Peng Peng's book provides an excellent overview of studies focusing on lost-wax casting in Bronze Age China from the twentieth century to fifth century b.c., more specifically in the core regions of the Eastern Zhou states, and is a fresh contribution to a long-standing debate. It offers many constructive points on the identification, origin, and transmission of this exotic casting method. The 190 pages of main text is followed by 223 pages of figures, which are mostly images of the bronze artifacts that are mentioned throughout the text; these provide much-needed illustrations for the complicated technical discussions. This separation between text and figures, however, causes [End Page 177] some inconvenience for readers who are forced to jump back and forth in order to check referenced figures.

Though it has been widely accepted that section-mould casting was the hallmark of Bronze Age China and was employed to produce intricately decorated bronze ritual vessels, a few Eastern Zhou (eighth–third centuries b.c.) artifacts with three-dimensional interlaced openwork and serpent decorations have troubled generations of archaeologists and researchers of historical metallurgy around the world. These decorations were technically challenging, if not impossible, to be fabricated with sectionmould casting and so are thought to be evidence of lost-wax casting in pre-Qin China. In contrast to section-mould casting, lost-wax casting creates a model with wax which can later disappear (hence, "lost") without disassembling the mould surrounding it. The workers would be able to create more complex shapes and very deep undercuts with this technique.

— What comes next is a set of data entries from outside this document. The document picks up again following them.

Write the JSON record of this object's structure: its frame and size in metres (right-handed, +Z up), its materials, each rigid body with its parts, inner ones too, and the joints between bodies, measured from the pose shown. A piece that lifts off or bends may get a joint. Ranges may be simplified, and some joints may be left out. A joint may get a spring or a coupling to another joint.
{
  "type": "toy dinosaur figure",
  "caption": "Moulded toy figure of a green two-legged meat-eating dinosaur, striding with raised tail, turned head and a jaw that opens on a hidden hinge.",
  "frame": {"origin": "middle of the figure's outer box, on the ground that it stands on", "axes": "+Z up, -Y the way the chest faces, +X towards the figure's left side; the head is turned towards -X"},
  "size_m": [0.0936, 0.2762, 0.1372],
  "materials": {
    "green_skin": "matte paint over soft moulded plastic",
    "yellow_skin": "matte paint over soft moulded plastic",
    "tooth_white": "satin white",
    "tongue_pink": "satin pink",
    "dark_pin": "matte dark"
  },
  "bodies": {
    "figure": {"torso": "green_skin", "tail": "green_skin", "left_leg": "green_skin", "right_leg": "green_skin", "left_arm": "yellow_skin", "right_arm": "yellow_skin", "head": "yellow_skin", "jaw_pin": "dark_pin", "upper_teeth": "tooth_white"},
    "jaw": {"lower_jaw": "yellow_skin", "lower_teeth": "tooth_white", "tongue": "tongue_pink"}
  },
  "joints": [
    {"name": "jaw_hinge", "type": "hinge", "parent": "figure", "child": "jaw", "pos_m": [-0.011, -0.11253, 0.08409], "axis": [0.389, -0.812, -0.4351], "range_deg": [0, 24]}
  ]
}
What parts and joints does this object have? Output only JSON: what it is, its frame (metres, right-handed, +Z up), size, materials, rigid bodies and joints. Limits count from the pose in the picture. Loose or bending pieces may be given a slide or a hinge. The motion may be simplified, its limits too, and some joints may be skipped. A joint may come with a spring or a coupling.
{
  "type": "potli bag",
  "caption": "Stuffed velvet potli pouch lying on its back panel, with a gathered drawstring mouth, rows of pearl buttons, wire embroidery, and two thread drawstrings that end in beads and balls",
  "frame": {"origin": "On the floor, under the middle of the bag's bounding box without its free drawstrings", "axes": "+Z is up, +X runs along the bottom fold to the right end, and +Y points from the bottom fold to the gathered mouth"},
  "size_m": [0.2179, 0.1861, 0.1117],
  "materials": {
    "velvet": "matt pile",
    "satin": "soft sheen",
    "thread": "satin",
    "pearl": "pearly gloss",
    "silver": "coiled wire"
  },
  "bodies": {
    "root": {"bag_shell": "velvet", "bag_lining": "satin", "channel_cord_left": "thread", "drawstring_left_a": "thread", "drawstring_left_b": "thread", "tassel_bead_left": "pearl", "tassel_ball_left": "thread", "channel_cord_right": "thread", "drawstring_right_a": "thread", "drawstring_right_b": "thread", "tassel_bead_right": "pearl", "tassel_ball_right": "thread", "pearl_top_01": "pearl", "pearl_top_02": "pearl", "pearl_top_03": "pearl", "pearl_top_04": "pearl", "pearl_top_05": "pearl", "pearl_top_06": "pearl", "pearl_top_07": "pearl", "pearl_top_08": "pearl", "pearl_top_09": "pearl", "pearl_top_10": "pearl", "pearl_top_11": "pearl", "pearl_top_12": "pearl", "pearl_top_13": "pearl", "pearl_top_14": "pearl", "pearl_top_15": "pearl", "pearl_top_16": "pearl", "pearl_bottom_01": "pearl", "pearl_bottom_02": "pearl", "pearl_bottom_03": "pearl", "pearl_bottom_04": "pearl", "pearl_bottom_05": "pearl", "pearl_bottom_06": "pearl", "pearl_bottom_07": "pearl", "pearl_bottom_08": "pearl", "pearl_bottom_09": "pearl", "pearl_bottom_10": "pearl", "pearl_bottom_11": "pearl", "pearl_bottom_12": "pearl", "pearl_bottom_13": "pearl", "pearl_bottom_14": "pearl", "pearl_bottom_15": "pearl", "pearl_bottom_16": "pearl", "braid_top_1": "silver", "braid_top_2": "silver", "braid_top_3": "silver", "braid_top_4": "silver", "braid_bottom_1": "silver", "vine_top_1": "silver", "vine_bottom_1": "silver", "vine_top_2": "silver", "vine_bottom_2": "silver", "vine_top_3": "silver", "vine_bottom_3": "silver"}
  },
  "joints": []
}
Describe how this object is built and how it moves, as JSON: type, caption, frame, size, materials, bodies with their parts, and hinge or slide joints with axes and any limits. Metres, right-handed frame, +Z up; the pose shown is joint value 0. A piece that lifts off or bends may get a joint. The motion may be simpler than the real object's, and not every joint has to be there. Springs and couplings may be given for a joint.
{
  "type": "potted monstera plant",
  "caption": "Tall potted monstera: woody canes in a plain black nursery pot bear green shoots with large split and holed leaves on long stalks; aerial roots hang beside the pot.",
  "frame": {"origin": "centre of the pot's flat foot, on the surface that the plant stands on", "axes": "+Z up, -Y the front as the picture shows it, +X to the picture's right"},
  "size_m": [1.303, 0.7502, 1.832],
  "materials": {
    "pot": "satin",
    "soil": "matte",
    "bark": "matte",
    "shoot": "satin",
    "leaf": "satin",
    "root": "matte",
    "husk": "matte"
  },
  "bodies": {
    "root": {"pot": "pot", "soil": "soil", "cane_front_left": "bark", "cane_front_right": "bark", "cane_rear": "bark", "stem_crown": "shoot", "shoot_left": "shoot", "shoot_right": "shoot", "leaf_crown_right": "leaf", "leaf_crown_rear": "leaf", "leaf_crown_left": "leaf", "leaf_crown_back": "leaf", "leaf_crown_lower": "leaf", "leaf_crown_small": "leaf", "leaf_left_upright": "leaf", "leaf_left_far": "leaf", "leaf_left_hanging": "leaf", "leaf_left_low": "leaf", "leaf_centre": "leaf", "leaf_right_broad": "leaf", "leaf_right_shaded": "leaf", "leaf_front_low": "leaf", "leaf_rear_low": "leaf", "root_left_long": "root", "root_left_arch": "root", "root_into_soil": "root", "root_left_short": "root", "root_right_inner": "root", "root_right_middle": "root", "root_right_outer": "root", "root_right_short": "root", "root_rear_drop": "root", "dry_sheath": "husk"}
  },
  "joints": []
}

The proposal that lost-wax casting was used during the Eastern Zhou period, was however bitterly rejected by a group of researchers who insisted that these complicated shapes could also have been created with section-moulds; they suggested that lost-wax casting had never been employed by ancient bronze workers in China. For those who have not actively participated in this highly technical debate, it is quite confusing to see the same artifact explained by these totally contradictory theories; it is frustrating to find that a consensus could not be reached even after so many years. In a sense, this debate has already damaged the general significance of the technical investigation of bronze artifacts and caused people to question the reliability and relevance of all studies of this kind. Peng's book is a recent and important effort to rectify this situation in that it sets out to answer whether or not lost-wax casting was ever practiced in Bronze Age China and how and why it was adopted and developed by bronze workers.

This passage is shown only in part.